For the foregoing reasons, we hold that, under the circumstances set forth in the complaint and assumed true for the purposes of this appeal, the Commonwealth is estopped from asserting the defense of 72 P.S. § 4651-6,*fn6 and that the Commonwealth Court erred, therefore, in dismissing UEC's complaint as to the first cause of action.
The court's dismissal of the second cause of action on the rationale that DPW had no authority to enter into a "compromise and settlement" agreement was also erroneous. Section 512 of the Administrative Code of 1929, 71 P.S. § 192 (Supp.1978-79) does provide that legal difficulties or disputes shall be referred to the Department of Justice. Not every disagreement between parties is a "legal dispute" however, and, consequently, not every disagreement is required to be referred to the Department of Justice. The only matters required to be submitted to that Department under the Administrative Code are:
(1) administrative questions of a legal nature affecting the harmony which should exist between two or more of the executive departments of the State; (2) doubtful legal questions, not theretofore passed upon by the courts or the attorney general, which affect any state officer's performance of his official duties; and (3) proceedings which have
[ 483 Pa. Page 517]
resulted or likely will result in litigation in which the State is interested.
See Commonwealth ex rel. v. Lewis, 282 Pa. 306, 317-18, 127 A. 828 (1925) (emphasis added) (construing an earlier version of the Code substantially similar in all relevant aspects). Clearly the Code provision was not intended to burden the Department of Justice with every conflict arising between an agency of the Commonwealth and one of its citizens. It is only when litigation has begun or is imminent that referral to the Department of Justice is necessary.

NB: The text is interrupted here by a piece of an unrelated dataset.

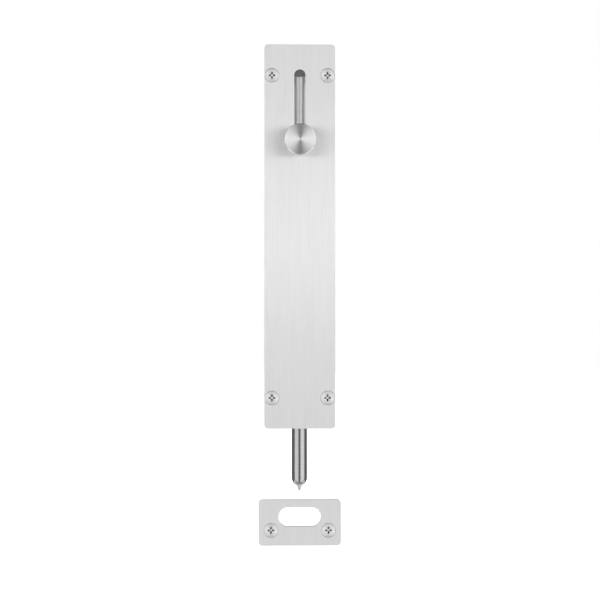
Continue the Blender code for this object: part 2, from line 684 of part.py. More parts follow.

In the present case, such referral was not mandated by the Administrative Code. It did not become apparent that litigation was imminent until after completion of the HEW audit and until after DPW decided it would not compensate UEC for its services. (This decision occurred, apparently, sometime between November 9, 1972 and the filing of the complaint on May 2, 1973.) At the time the "compromise and settlement" agreement was reached, in January, 1972, the parties were involved in amicable negotiations. Therefore, the Commonwealth Court was wrong in finding that Secretary Wolgemuth and General Counsel Leopold had no authority to enter into the "compromise and settlement" agreement.*fn7
Order of the Commonwealth Court dismissing complaint is reversed; order of the Board of Arbitration of Claims dismissing preliminary objections is reinstated; case remanded to the Board of Arbitration of Claims for further proceedings on the complaint.